» SHORT TASK
From the entries that follow, gather each line holding the word "writing".

» DATA SECTION
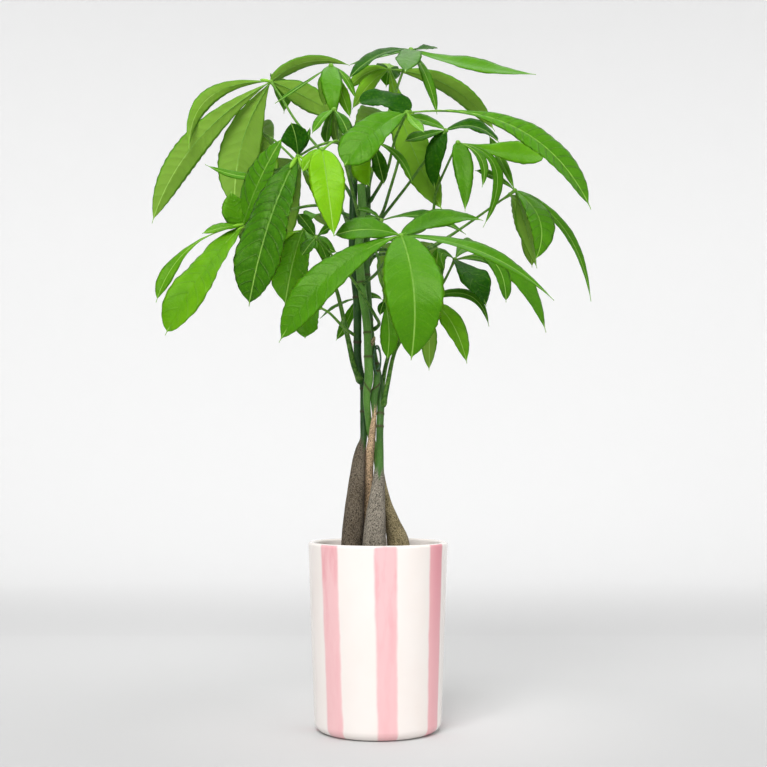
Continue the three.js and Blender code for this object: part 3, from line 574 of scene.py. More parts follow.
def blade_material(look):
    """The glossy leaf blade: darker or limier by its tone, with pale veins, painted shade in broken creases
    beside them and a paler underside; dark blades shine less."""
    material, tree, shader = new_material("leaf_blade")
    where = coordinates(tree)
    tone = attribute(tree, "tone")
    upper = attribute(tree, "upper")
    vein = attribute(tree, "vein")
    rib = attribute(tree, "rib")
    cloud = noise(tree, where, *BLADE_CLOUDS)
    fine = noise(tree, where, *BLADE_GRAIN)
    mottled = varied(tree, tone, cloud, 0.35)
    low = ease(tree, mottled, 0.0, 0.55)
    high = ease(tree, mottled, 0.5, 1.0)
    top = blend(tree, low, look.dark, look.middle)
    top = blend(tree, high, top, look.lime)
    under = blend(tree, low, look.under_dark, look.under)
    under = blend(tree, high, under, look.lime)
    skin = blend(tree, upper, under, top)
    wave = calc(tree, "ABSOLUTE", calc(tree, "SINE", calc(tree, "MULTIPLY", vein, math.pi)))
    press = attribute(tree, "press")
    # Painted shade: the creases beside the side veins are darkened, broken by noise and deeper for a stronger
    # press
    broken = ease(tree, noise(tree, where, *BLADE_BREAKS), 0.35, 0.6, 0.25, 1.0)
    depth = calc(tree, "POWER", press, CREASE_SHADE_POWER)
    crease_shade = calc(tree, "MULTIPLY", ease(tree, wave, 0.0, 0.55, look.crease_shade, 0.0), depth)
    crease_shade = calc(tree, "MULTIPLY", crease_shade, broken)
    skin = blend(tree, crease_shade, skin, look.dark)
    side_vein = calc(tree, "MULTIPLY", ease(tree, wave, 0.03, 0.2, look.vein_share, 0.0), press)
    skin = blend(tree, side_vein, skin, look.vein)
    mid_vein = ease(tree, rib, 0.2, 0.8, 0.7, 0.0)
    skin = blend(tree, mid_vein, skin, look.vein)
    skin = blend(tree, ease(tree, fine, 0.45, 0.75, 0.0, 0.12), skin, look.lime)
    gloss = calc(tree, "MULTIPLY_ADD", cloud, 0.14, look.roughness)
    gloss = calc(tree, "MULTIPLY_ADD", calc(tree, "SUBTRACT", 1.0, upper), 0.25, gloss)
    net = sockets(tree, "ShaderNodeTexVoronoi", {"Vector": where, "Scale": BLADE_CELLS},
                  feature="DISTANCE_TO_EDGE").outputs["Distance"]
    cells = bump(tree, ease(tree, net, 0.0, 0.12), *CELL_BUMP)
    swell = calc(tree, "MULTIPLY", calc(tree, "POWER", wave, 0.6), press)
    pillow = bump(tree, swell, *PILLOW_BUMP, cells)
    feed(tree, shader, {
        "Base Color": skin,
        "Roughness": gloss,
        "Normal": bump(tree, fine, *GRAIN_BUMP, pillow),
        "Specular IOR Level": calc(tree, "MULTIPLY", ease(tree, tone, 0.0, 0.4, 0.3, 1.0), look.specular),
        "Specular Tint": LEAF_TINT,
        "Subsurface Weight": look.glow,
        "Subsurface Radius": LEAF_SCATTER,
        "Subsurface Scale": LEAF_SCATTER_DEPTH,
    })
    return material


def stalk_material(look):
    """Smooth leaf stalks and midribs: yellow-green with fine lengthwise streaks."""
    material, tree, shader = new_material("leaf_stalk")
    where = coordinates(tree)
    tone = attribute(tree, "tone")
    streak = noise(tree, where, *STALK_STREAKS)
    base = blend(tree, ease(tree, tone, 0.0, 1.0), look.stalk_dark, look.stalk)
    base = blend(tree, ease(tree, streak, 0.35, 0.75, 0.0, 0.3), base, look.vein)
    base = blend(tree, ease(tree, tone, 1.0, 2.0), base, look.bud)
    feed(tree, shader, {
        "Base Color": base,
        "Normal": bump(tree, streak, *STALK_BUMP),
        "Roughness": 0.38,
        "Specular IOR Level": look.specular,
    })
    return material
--
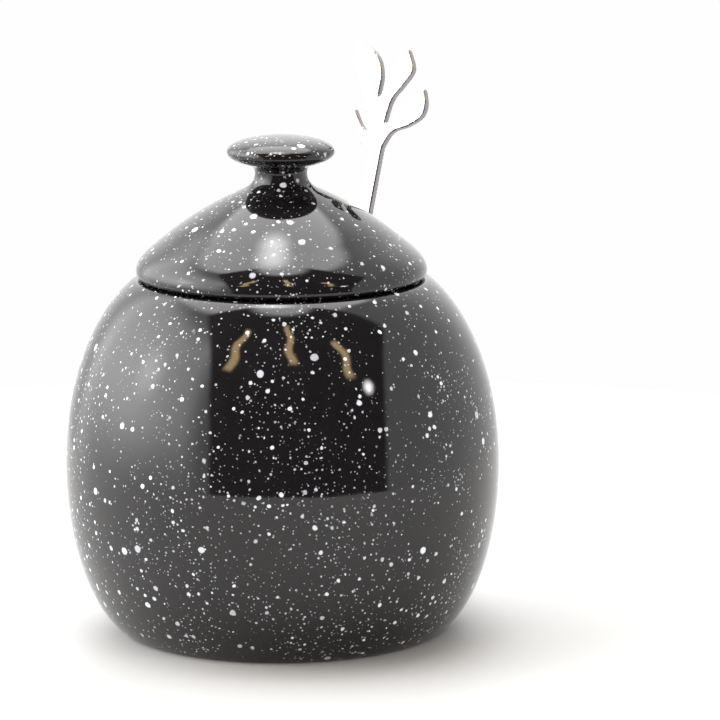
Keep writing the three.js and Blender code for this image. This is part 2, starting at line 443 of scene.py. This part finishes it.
--
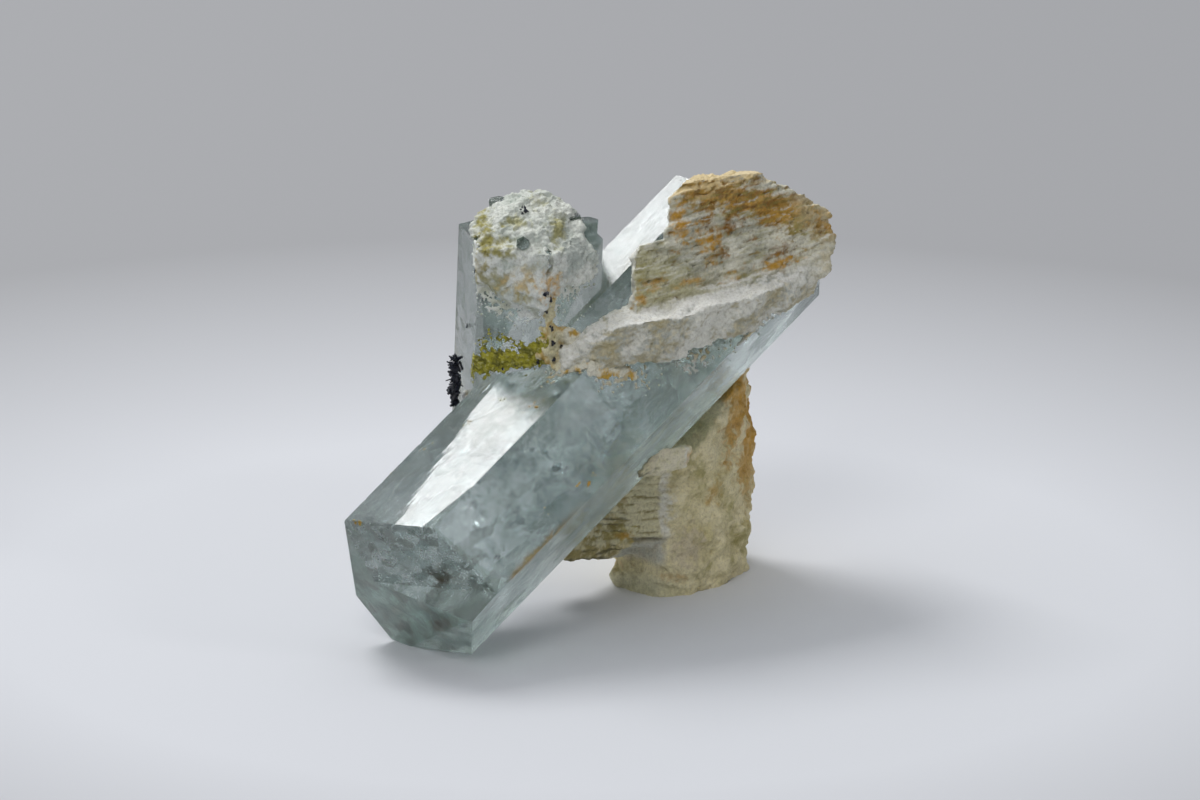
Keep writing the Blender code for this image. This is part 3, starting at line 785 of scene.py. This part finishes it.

» RESULT FOR THIS EXERCISE
Keep writing the three.js and Blender code for this image. This is part 2, starting at line 443 of scene.py. This part finishes it.
Keep writing the Blender code for this image. This is part 3, starting at line 785 of scene.py. This part finishes it.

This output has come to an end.